= What to produce =
Copy all the material below, exactly as it stands.

[Listed records start]

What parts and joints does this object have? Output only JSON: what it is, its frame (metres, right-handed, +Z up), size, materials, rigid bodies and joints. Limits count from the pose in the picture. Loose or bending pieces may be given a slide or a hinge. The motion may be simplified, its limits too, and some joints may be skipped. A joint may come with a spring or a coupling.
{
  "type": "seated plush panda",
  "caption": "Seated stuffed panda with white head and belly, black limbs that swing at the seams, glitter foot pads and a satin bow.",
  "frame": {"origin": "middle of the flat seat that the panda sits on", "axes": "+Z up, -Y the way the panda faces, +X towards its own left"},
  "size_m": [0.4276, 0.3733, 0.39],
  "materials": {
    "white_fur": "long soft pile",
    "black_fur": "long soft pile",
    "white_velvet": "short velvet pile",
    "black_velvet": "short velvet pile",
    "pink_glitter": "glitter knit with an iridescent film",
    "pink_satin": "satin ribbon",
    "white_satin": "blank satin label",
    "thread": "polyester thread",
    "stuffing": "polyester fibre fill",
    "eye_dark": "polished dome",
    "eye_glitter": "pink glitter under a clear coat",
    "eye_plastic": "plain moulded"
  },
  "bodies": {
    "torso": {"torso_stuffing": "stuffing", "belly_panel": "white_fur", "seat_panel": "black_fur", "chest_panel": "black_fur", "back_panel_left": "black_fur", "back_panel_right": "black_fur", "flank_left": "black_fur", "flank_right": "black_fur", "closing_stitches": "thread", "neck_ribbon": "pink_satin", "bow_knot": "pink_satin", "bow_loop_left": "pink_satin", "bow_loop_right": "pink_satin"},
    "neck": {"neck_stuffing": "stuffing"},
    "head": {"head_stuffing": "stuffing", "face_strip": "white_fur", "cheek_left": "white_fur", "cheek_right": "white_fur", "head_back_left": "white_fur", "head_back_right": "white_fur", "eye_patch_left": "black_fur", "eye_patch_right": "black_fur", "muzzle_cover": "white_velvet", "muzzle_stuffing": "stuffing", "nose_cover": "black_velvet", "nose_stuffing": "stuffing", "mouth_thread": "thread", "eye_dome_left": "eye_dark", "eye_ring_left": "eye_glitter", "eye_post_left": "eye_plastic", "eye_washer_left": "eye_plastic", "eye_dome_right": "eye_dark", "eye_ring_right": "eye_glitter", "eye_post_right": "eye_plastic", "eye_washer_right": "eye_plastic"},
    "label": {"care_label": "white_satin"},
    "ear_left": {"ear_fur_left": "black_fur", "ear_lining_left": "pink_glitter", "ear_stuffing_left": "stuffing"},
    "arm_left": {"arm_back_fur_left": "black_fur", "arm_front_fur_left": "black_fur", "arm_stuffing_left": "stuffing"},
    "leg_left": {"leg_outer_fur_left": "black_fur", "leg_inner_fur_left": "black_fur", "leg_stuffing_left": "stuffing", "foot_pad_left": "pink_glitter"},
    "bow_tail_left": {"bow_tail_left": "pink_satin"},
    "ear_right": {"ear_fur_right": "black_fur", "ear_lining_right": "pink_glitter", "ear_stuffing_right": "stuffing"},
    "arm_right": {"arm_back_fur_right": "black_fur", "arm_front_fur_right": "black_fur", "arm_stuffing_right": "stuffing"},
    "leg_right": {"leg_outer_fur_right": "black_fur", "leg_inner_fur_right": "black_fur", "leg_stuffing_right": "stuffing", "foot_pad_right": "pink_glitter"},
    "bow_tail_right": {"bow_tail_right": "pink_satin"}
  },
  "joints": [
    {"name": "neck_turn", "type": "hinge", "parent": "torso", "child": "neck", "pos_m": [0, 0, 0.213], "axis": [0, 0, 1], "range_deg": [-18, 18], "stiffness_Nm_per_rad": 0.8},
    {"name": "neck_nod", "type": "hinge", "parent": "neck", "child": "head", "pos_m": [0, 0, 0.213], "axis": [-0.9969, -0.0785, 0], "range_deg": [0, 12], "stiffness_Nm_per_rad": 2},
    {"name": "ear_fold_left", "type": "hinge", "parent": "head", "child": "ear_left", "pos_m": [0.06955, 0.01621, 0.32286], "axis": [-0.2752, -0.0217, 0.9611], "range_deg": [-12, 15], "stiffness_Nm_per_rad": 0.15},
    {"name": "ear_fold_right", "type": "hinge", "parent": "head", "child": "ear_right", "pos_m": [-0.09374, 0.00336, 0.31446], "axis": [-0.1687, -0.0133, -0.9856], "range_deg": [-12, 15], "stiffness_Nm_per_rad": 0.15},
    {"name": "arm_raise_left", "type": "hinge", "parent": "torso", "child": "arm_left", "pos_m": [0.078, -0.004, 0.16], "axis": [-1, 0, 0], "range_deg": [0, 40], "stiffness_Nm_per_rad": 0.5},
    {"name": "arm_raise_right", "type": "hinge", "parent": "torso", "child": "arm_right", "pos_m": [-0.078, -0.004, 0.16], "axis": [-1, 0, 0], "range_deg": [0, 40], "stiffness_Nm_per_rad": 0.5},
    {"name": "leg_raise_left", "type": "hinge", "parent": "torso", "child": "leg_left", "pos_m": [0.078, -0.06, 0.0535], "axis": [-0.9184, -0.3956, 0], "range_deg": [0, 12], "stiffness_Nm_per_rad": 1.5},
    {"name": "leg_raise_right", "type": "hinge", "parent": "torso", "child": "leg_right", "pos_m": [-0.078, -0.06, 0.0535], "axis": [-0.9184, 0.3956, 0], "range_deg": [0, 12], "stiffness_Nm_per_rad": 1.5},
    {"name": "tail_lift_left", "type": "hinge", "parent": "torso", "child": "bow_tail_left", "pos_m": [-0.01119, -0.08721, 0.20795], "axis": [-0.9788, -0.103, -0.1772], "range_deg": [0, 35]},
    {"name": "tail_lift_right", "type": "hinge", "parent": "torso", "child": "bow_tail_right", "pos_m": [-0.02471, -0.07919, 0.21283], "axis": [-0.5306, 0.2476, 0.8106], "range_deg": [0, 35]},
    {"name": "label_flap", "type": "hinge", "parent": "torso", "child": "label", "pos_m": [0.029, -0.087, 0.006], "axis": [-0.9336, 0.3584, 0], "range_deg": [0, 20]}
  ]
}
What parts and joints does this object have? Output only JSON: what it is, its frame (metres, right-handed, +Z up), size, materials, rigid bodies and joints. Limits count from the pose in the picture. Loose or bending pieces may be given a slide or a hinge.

[Listed records end]

= Task answer =
What parts and joints does this object have? Output only JSON: what it is, its frame (metres, right-handed, +Z up), size, materials, rigid bodies and joints. Limits count from the pose in the picture. Loose or bending pieces may be given a slide or a hinge. The motion may be simplified, its limits too, and some joints may be skipped. A joint may come with a spring or a coupling.
{
  "type": "seated plush panda",
  "caption": "Seated stuffed panda with white head and belly, black limbs that swing at the seams, glitter foot pads and a satin bow.",
  "frame": {"origin": "middle of the flat seat that the panda sits on", "axes": "+Z up, -Y the way the panda faces, +X towards its own left"},
  "size_m": [0.4276, 0.3733, 0.39],
  "materials": {
    "white_fur": "long soft pile",
    "black_fur": "long soft pile",
    "white_velvet": "short velvet pile",
    "black_velvet": "short velvet pile",
    "pink_glitter": "glitter knit with an iridescent film",
    "pink_satin": "satin ribbon",
    "white_satin": "blank satin label",
    "thread": "polyester thread",
    "stuffing": "polyester fibre fill",
    "eye_dark": "polished dome",
    "eye_glitter": "pink glitter under a clear coat",
    "eye_plastic": "plain moulded"
  },
  "bodies": {
    "torso": {"torso_stuffing": "stuffing", "belly_panel": "white_fur", "seat_panel": "black_fur", "chest_panel": "black_fur", "back_panel_left": "black_fur", "back_panel_right": "black_fur", "flank_left": "black_fur", "flank_right": "black_fur", "closing_stitches": "thread", "neck_ribbon": "pink_satin", "bow_knot": "pink_satin", "bow_loop_left": "pink_satin", "bow_loop_right": "pink_satin"},
    "neck": {"neck_stuffing": "stuffing"},
    "head": {"head_stuffing": "stuffing", "face_strip": "white_fur", "cheek_left": "white_fur", "cheek_right": "white_fur", "head_back_left": "white_fur", "head_back_right": "white_fur", "eye_patch_left": "black_fur", "eye_patch_right": "black_fur", "muzzle_cover": "white_velvet", "muzzle_stuffing": "stuffing", "nose_cover": "black_velvet", "nose_stuffing": "stuffing", "mouth_thread": "thread", "eye_dome_left": "eye_dark", "eye_ring_left": "eye_glitter", "eye_post_left": "eye_plastic", "eye_washer_left": "eye_plastic", "eye_dome_right": "eye_dark", "eye_ring_right": "eye_glitter", "eye_post_right": "eye_plastic", "eye_washer_right": "eye_plastic"},
    "label": {"care_label": "white_satin"},
    "ear_left": {"ear_fur_left": "black_fur", "ear_lining_left": "pink_glitter", "ear_stuffing_left": "stuffing"},
    "arm_left": {"arm_back_fur_left": "black_fur", "arm_front_fur_left": "black_fur", "arm_stuffing_left": "stuffing"},
    "leg_left": {"leg_outer_fur_left": "black_fur", "leg_inner_fur_left": "black_fur", "leg_stuffing_left": "stuffing", "foot_pad_left": "pink_glitter"},
    "bow_tail_left": {"bow_tail_left": "pink_satin"},
    "ear_right": {"ear_fur_right": "black_fur", "ear_lining_right": "pink_glitter", "ear_stuffing_right": "stuffing"},
    "arm_right": {"arm_back_fur_right": "black_fur", "arm_front_fur_right": "black_fur", "arm_stuffing_right": "stuffing"},
    "leg_right": {"leg_outer_fur_right": "black_fur", "leg_inner_fur_right": "black_fur", "leg_stuffing_right": "stuffing", "foot_pad_right": "pink_glitter"},
    "bow_tail_right": {"bow_tail_right": "pink_satin"}
  },
  "joints": [
    {"name": "neck_turn", "type": "hinge", "parent": "torso", "child": "neck", "pos_m": [0, 0, 0.213], "axis": [0, 0, 1], "range_deg": [-18, 18], "stiffness_Nm_per_rad": 0.8},
    {"name": "neck_nod", "type": "hinge", "parent": "neck", "child": "head", "pos_m": [0, 0, 0.213], "axis": [-0.9969, -0.0785, 0], "range_deg": [0, 12], "stiffness_Nm_per_rad": 2},
    {"name": "ear_fold_left", "type": "hinge", "parent": "head", "child": "ear_left", "pos_m": [0.06955, 0.01621, 0.32286], "axis": [-0.2752, -0.0217, 0.9611], "range_deg": [-12, 15], "stiffness_Nm_per_rad": 0.15},
    {"name": "ear_fold_right", "type": "hinge", "parent": "head", "child": "ear_right", "pos_m": [-0.09374, 0.00336, 0.31446], "axis": [-0.1687, -0.0133, -0.9856], "range_deg": [-12, 15], "stiffness_Nm_per_rad": 0.15},
    {"name": "arm_raise_left", "type": "hinge", "parent": "torso", "child": "arm_left", "pos_m": [0.078, -0.004, 0.16], "axis": [-1, 0, 0], "range_deg": [0, 40], "stiffness_Nm_per_rad": 0.5},
    {"name": "arm_raise_right", "type": "hinge", "parent": "torso", "child": "arm_right", "pos_m": [-0.078, -0.004, 0.16], "axis": [-1, 0, 0], "range_deg": [0, 40], "stiffness_Nm_per_rad": 0.5},
    {"name": "leg_raise_left", "type": "hinge", "parent": "torso", "child": "leg_left", "pos_m": [0.078, -0.06, 0.0535], "axis": [-0.9184, -0.3956, 0], "range_deg": [0, 12], "stiffness_Nm_per_rad": 1.5},
    {"name": "leg_raise_right", "type": "hinge", "parent": "torso", "child": "leg_right", "pos_m": [-0.078, -0.06, 0.0535], "axis": [-0.9184, 0.3956, 0], "range_deg": [0, 12], "stiffness_Nm_per_rad": 1.5},
    {"name": "tail_lift_left", "type": "hinge", "parent": "torso", "child": "bow_tail_left", "pos_m": [-0.01119, -0.08721, 0.20795], "axis": [-0.9788, -0.103, -0.1772], "range_deg": [0, 35]},
    {"name": "tail_lift_right", "type": "hinge", "parent": "torso", "child": "bow_tail_right", "pos_m": [-0.02471, -0.07919, 0.21283], "axis": [-0.5306, 0.2476, 0.8106], "range_deg": [0, 35]},
    {"name": "label_flap", "type": "hinge", "parent": "torso", "child": "label", "pos_m": [0.029, -0.087, 0.006], "axis": [-0.9336, 0.3584, 0], "range_deg": [0, 20]}
  ]
}
What parts and joints does this object have? Output only JSON: what it is, its frame (metres, right-handed, +Z up), size, materials, rigid bodies and joints. Limits count from the pose in the picture. Loose or bending pieces may be given a slide or a hinge.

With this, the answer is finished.